My personal interpretation is that they're all regular aeons to start with. However, if there is a special bond between the fayth and the summoner, it will allow them to go all out - drawing much more power than is usual, at the cost of completely depleting the fayth, i.e. putting all of its soul into the aeon (rather than just a portion of it, as they would for a normal summoning). This increases the power of the aeon dramatically, however it also means that the bond between aeon and summoner goes so deep that any sudden disconnect will literally kill the summoner - and that's exactly what happens when Yu-Yevon takes over the aeon, overriding the existing bond to bind it to himself instead.

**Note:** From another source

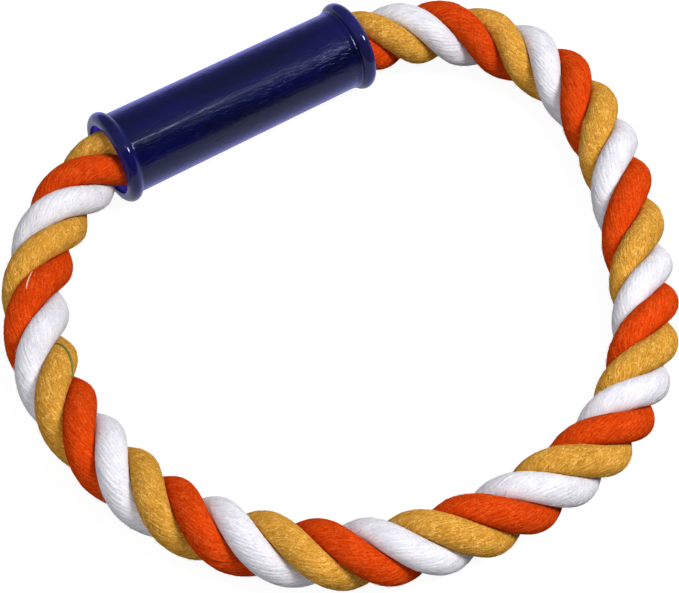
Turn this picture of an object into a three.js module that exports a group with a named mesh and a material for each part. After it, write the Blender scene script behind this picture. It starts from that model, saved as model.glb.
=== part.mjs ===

Unless you actually go all out like that and risk it all, it's not a final aeon. And that's also why you need such a strong bond, because risking your entire soul in one power move like that is something you would only do for someone you trust absolutely. That's why Yunalesca says "if that bond is strong enough, its light will conquer Sin". We don't know what happens if it isn't. Perhaps some of the existing regular fayth are failed final aeons. Perhaps the process simply goes nuclear, drains the soul anyway and kills the summoner in the process, but without defeating Sin. Or perhaps no one who got that far has ever actually failed. Pure speculation at that point.

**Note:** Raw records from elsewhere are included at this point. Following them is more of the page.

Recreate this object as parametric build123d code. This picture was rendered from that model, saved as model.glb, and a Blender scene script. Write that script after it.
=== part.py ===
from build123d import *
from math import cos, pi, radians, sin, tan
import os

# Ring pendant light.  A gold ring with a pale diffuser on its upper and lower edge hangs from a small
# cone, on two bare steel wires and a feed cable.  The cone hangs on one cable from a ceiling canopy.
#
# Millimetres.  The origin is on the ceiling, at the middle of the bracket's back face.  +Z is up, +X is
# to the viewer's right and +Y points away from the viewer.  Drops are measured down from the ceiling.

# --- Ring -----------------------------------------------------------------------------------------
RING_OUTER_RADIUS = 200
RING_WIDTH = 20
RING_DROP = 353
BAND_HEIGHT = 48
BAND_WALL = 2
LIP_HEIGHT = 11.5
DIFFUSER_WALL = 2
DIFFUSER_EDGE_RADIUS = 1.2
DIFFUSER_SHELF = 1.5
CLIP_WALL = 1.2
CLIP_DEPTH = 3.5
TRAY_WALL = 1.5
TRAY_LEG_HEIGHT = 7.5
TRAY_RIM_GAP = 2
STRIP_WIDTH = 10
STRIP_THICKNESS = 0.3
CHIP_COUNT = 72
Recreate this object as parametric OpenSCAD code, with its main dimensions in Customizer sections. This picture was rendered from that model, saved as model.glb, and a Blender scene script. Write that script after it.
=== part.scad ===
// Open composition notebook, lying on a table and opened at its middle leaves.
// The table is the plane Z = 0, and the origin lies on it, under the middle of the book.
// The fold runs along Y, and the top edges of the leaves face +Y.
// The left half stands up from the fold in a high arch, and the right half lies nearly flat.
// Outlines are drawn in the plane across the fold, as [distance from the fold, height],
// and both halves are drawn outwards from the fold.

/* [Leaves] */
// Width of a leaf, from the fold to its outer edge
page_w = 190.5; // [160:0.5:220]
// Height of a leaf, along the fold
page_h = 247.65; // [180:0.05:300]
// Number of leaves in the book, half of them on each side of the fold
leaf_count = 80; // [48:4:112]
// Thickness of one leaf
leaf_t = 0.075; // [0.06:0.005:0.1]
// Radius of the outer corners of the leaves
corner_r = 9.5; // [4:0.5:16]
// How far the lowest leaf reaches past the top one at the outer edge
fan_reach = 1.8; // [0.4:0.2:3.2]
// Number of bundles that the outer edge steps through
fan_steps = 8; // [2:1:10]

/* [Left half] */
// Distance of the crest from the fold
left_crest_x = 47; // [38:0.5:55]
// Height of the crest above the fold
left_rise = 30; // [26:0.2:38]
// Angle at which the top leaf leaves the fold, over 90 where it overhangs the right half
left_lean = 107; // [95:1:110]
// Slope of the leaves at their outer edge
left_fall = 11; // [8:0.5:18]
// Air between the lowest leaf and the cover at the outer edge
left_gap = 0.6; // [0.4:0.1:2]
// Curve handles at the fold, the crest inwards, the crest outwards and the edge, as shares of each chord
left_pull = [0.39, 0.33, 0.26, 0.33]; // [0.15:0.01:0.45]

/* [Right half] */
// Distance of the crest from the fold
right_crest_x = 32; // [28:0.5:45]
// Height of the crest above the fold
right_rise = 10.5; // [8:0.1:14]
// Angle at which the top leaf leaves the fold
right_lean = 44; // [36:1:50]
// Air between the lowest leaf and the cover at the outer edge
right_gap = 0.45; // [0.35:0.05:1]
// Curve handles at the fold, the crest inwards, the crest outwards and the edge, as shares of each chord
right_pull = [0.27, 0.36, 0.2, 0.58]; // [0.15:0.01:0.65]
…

We know that Yunalesca is a great Summoner from old Zanarkand and that she also knew the method of turning people into faith. And we also learn that she then discovered a way to create the final summonig. Nothing there says she can not turn a person into a normal faith.
I would say that the whole Znarkand-story shows that Anima is not a "final aoen" and it is not the Aeon turning against the summoner that kills them. She did defeat Sin but she said nothing about the link to the final summoning being the cause of death but the summoning it self.
And after you beat her she still says that it would not matter as Sin will eternally reborn cause humanity could never repent for its sins.
And also if we take the strange notion that the defining feature of a final aeon is that it can beat Sin - well then every single Aeon fulfills that role.
Nope. Only the Final Aeon has the power neccesary to pierce Sins shell
For starters, your whole point is founded on "final aeon = Yunalesca made it", but that's not as immediately obvious as you make it out to be. Because we don't know how REGULAR aeons are made, we have no way of knowing if what Yunalesca does is actually something special, or if it's just the regular process of creating any ol' fayth. We have to ask this because Seymour's mother, whom Yunalesca turned into a fayth, behaves very much like any regular fayth. And as I've noted, if you compare what we know of previous final aeons to what we know of regular aeons, the ONLY thing that Anima has in common with previous final aeons is that its fayth was made by Yunalesca. Everything else it has in common not with final aeons, but with regular aeons. And since we don't know if Yunalesca's involvement is something uniquely special or just a run-off-the-mill process, the entire premise is called into question.
This isn't about what is "right" and what is "wrong", it's about what is logically consistent with the internal lore.
So what makes a final aeon special, if a fayth can just give power to any other summoner that is greater than the power they gave to the holder of a final aeon? Isn't the entire point of a final aeon that it's more powerful than regular aeons?
Or option 3, they were created after Sin, but not as final aeons - in which case the question would be who created them; and if it was Yunalesca, how that makes them different from final aeons (and, by extension, how that makes Anima a final aeon, if Yunalesca makes both final and regular aeon fayths).